Exporters, overseas investors to be biggest beneficiaries



The private sector yesterday welcomed the Bank of Thailand's loosening of foreign-exchange controls.

"Exporters will be among the first beneficiaries. Later on, these measures will benefit Thais planning to invest overseas," said Katiya Greigarn, chairman of the Electrical, Electronics and Allied Industrial Club under the Federation of Thai Industries (FTI).

Companies could expand abroad more easily with the relaxed forex rules, while exporters could hedge their currency risks more effectively, he said.

The new measures would help relieve the pressure that has been pushing the baht up, as capital flows would be better balanced, he said.

The electric and electronics industry expects its exports this quarter to improve by 15 per cent from about Bt300 billion a year earlier.

For the whole year, overseas shipments are forecast to grow 7-9 per cent from about Bt1.2 trillion last year.

Aat Pisanwanich, director of the University of the Thai Chamber of Commerce's International Trade Studies Centre, said the baht should be trading at 32.5-33 per dollar this year due to the new forex measures.

Earlier forecasts showed that the baht could appreciate to 31-32 per dollar by year-end due to the weakening dollar. Aat also called on the central bank to facilitate SMEs venturing into Asean markets.

Liberalised forex procedures should also attract more multinational firms to set up regional headquarters here instead of Singapore, he added.

Vallop Vitanakorn, secretary-general of the Thai Garment Manufacturers Association, said the baht should be less volatile, allowing garment exports to rise 14-15 per cent this year.

More garment-makers would be encouraged by the more flexible forex rules to locate overseas, particularly in Asean countries, because Thailand now has a shortage of labour, he said.

Kriengkrai Thiennukul, chairman of the FTI's Printing and Paper Packaging Industry Club, said a more stable baht will allow the industry to achieve its export target this year of 10-15 per cent over last year's US$1.5 billion (Bt50.4 billion).

The central bank's move will encourage the printing industry to seek new markets abroad.

The only problem was the fragile economic recovery in many export markets such as the US and Europe, so the brightest export prospects might be limited to only Asian countries, he said.

ML Thongmakut Thongyai, CEO of SCB Securities, agreed that smoother capital outflows would help deflate the baht while allowing Thai firms to invest abroad more conveniently.

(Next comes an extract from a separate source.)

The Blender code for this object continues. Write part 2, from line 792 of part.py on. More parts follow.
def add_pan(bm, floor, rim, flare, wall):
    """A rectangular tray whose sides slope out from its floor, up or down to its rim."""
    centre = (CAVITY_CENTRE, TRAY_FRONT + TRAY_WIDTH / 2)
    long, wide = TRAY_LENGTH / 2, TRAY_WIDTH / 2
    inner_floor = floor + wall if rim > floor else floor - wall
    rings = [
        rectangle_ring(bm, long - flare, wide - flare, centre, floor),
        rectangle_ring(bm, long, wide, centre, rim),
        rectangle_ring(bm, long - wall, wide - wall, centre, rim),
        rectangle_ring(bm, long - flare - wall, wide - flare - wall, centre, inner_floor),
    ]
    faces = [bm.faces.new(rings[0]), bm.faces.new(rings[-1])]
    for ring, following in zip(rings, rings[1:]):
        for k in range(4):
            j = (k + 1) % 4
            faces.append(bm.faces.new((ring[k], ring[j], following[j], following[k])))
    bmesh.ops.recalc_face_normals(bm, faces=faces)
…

Adisak Kammool, a vice president of KGI Securities, said it's a good policy in support of free trade but cautioned that some exporters might turn into currency speculators.

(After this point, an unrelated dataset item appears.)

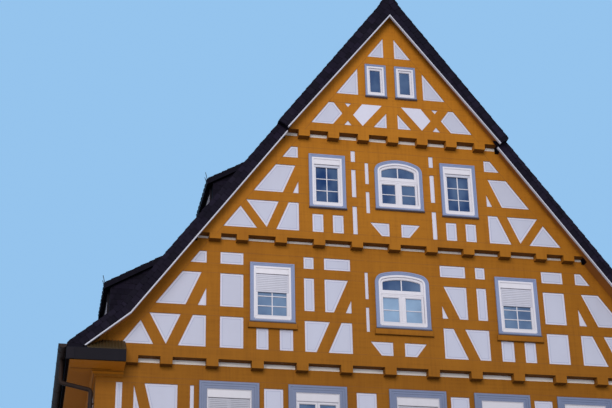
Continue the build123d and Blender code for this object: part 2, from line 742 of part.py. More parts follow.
def return_roof(s):
    """Small pent roof over the cornice return, its skirt in front of the foot of the verge."""
    near, out = RETURN_X - 50, EAVE_X + 20
    depth = FASCIA + VERGE_TRIM + 2
    high = WALL_TOP - CORNICE_HIGH
    with BuildPart() as pent:
        with BuildSketch(side(s * RETURN_X)):
            poly([(-y, WALL_TOP + z) for y, z in PENT] + [(-RETURN, high), (-JETTY, high)])
        extrude(amount=s * (HALF_WIDTH + CORNICE - RETURN_X))
        with BuildSketch(face(-RETURN + 2)):
            poly(flip(band(depth, -FAR, near, out), s))
        extrude(amount=-RETURN, mode=Mode.SUBTRACT)
    return pent


for s, name in ((-1, "left"), (1, "right")):
    save(cornice(s), f"{name}_cornice")
with BuildPart() as return_roofs:
    add([return_roof(s).part for s in (-1, 1)])
save(return_roofs, "return_roofs")


# rain goods
GUTTER_Z = slate(EAVE_X) - GUTTER_DROP


def gutter(s):
    """Half round gutter hung on the plumb cut of the slates."""
    with BuildPart() as trough:
        with BuildSketch(face(VERGE_Y[0] - 40)):
            with Locations((s * GUTTER_X, GUTTER_Z)):
                Circle(GUTTER_R)
                Circle(GUTTER_R - 5, mode=Mode.SUBTRACT)
            rect(s * (GUTTER_X - 200), GUTTER_Z, s * (GUTTER_X + 200), GUTTER_Z + 200, Mode.SUBTRACT)
            rect(s * EAVE_X, GUTTER_Z - 70, s * (EAVE_X + 4), GUTTER_Z)
        extrude(amount=-(BACK_VERGE - VERGE_Y[0] + 80))
    return trough


def downpipe(s):
    """Round pipe with a swan neck from the gutter to the wall and down to the ground."""
    wall = HALF_WIDTH + 75
    y = PIPE_Y - DEPTH / 2
    with BuildPart() as pipe:
        with BuildLine() as path:
            Polyline((s * GUTTER_X, y, GUTTER_Z - GUTTER_R), (s * GUTTER_X, y, WALL_TOP - NECK[0]),
                     (s * wall, y, WALL_TOP - NECK[1]), (s * wall, y, 160), (s * (wall + 160), y, 60))
        with BuildSketch(Plane(origin=path.line @ 0, z_dir=path.line % 0)):
            RegularPolygon(PIPE_R, 12)
        sweep(path=path.line, transition=Transition.RIGHT)
        for z in PIPE_CLIPS:
            block(s * HALF_WIDTH, s * (HALF_WIDTH + 60), PIPE_Y - 12, PIPE_Y + 12, z, z + 30)
    return pipe


with BuildPart() as gutters:
    add([gutter(s).part for s in (-1, 1)])
save(gutters, "gutters")
with BuildPart() as downpipes:
    add([downpipe(s).part for s in (-1, 1)])
save(downpipes, "downpipes")


# windows and door: (plane, inward sign, windows, casing width, shutter drop)
SETS = [(face(0), -1, FRONT_WINDOWS, CASING, SHUTTER), (face(0), -1, FRONT_GROUND, 0, 0),
        (face(DEPTH), 1, BACK_WINDOWS, CASING, SHUTTER), (face(DEPTH), 1, BACK_GROUND, 0, 0)]
for s in (-1, 1):
    SETS += [(side(s * HALF_WIDTH), -s, SIDE_WINDOWS, CASING, SHUTTER),
             (side(s * HALF_WIDTH), -s, SIDE_GROUND, 0, 0)]
for n in range(3):
    SETS += [(face(TIER_Y[n]), -1, TIER_WINDOWS[n], TIER_CASING[n], TIER_SHUTTER[n]),
             (face(DEPTH), 1, BACK_TIER_WINDOWS[n], TIER_CASING[n], 0)]
for d in DORMERS:
    low, high = dormer_window(d)
    panes = [(y + DORMER_W / 2, low, DORMER_W - 2 * DORMER_POST, high - low, 0) for y in d[2]]
    SETS += [(side(s * (d[1] - DORMER_EAVE)), -s, panes, DORMER_CASING, 0) for s in (-1, 1)]


def layer(start, thick, draw):
    """One layer of every window, drawn set by set and joined in one step."""
    with BuildPart() as pieces:
        layers = []
        for plane, inward, wins, case, shut in SETS:
            if (case or draw is not casing_band) and (shut or draw is not shutter_curtain):
                with BuildSketch(plane.offset(inward * start)):
                    draw(wins, case, shut)
                layers.append(extrude(amount=inward * thick, mode=Mode.PRIVATE))
        add(layers)
    return pieces


def casing_band(wins, case, shut):
    """Casing round each opening."""
    holes(wins, case)
    holes(wins, mode=Mode.SUBTRACT)


def sill_front(wins, case, shut):
    """Sill under each casing."""
    for x, z, width, height, rise in wins:
        half = width / 2 + case + 25
        rect(x - half, z - case - 34, x + half, z - case)


def sash_frame(wins, case, shut):
    """Frame round each pane, narrower at the small windows, with a transom under an arch."""
    holes(wins)
    holes(wins, -SASH * (0.7 if wins[0][2] < 500 else 1), Mode.SUBTRACT)
    for x, z, width, height, rise in wins:
        if rise:
            rect(x - width / 2, z + height - TRANSOM[1], x + width / 2, z + height - TRANSOM[0])


def shutter_curtain(wins, case, shut):
    """Lowered part of each roller shutter."""
    for x, z, width, height, rise in wins:
        if not rise:
            rect(x - width / 2, z + height - shut, x + width / 2, z + height)


save(layer(0, -BOARD, casing_band), "window_casings")
save(layer(0, -90, sill_front), "window_sills")
save(layer(70, 40, sash_frame), "window_sashes")
save(layer(110, 8, lambda wins, case, shut: holes(wins)), "window_glass")
save(layer(20, 24, shutter_curtain), "roller_shutters")

with BuildPart() as front_door:
    x0, x1 = DOOR_X - DOOR_W / 2, DOOR_X + DOOR_W / 2
    block(x0, x1, 110, 180, 0, DOOR_H)
    block(x0 - DOOR_CASING, x1 + DOOR_CASING, -60, 0, 0, DOOR_H + DOOR_CASING)
    block(x0 + DOOR_FRAME, x1 - DOOR_FRAME, -60, 0, 0, DOOR_H - DOOR_FRAME, Mode.SUBTRACT)
    block(x0, x0 + DOOR_FRAME, -10, 120, 0, DOOR_H)
    block(x1 - DOOR_FRAME, x1, -10, 120, 0, DOOR_H)
    block(x0, x1, -10, 120, DOOR_H - DOOR_FRAME, DOOR_H)
save(front_door, "front_door")
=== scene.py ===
"""Half timbered town house: finishes, slates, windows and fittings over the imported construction."""

# %% [markdown]
# # Half timbered town house
#
# The house is a frame of oak posts, rails and braces with plaster between them, under a steep roof
# of slate. Its construction arrives as solids, one for each named node. They keep their shape and
# get materials here. What is too fine for solids, such as slates, mouldings and glazing bars, is
# added as thin surfaces in front of them. Lengths are metres: X runs along the front, Y back and Z
# up, with the origin in the middle of the plan.

import math
from collections import namedtuple

import bmesh
import bpy
import numpy as np
from mathutils import Matrix, Vector


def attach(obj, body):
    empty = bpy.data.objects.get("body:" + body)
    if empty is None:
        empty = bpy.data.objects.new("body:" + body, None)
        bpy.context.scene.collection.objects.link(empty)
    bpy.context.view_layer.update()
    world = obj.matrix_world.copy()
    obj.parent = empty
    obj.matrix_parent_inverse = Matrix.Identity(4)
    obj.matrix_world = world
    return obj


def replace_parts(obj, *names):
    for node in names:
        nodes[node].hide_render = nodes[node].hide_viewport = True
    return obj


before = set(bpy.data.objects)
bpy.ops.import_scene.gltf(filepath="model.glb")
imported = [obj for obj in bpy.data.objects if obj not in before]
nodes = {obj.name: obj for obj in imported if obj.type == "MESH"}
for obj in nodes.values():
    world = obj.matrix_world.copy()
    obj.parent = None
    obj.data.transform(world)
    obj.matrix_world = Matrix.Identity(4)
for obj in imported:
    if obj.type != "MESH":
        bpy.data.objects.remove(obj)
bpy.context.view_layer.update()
rng = np.random.default_rng(7)

# %% [markdown]
# ## Sizes
#
# A carpenter sets a house out from a few measures: the plan, the storeys, the pitch of the roof and
# how far each tier of the gable juts out. They could be measured on the solids. Named values say
# more, because the fittings further down are then worked out from the same sizes as the walls.

# %% Main sizes
FRONT, BACK, SIDE = -5.5, 5.5, 6.0
GROUND, STOREY = 4.0, 3.4
WALL_TOP = GROUND + 2 * STOREY
TIER_Z = [WALL_TOP, WALL_TOP + 2.653, WALL_TOP + 5.075]
TIER_OUT = [0.17, 0.34, 0.51]
PITCH, BELL = 1.365, 0.85
APEX = WALL_TOP + 8.675
KINK, EAVE = 5.6, 6.58
ROOF_THICK = 0.18
RUN, BELL_RUN = math.hypot(1, PITCH), math.hypot(1, BELL)
VERGE = [FRONT - 0.56, FRONT - 0.73]
STEP_Z = WALL_TOP + 5.26
STEP = (APEX - STEP_Z) / PITCH
BACK_VERGE = BACK + 0.26
DORMER_PITCH, DORMER_W, DORMER_ROOF, DORMER_SET = 0.58, 1.7, 0.11, 0.135
DORMER_RUN = math.hypot(1, DORMER_PITCH)
DORMERS = [(WALL_TOP + 2.066, 5.878), (WALL_TOP + 4.622, 3.787)]
DORMER_Y = [FRONT + 1.0, FRONT + 8.3]
DOOR_X = 0.377
print("ridge at", APEX, "eaves at", EAVE, "from the axis")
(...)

Vorapol Socatiyanurak, economists at the Graduate School of Business Administration National Institute of Development Administration (NIDA), welcomed the central bank's move, but warned private firms and investors that overseas investment is also associated with risks.

"There are risks out there such as credit and currency risks. I'm not sure whether Thai investors are well prepared. Therefore, money may not flow out as much as BOT expects " he said.

Sompop Manarugnsan, an economist at Chulalongkorn University, suggested Thai manufacturers invest more in neighbouring countries. Meanwhile, the government should improve diplomatic ties with those countries in order to facilitate investment, he suggested. He also warned that investment overseas may not be successful and pointed out bitter experience of Thai investors who expanded investment abroad before the 1997 financial crisis.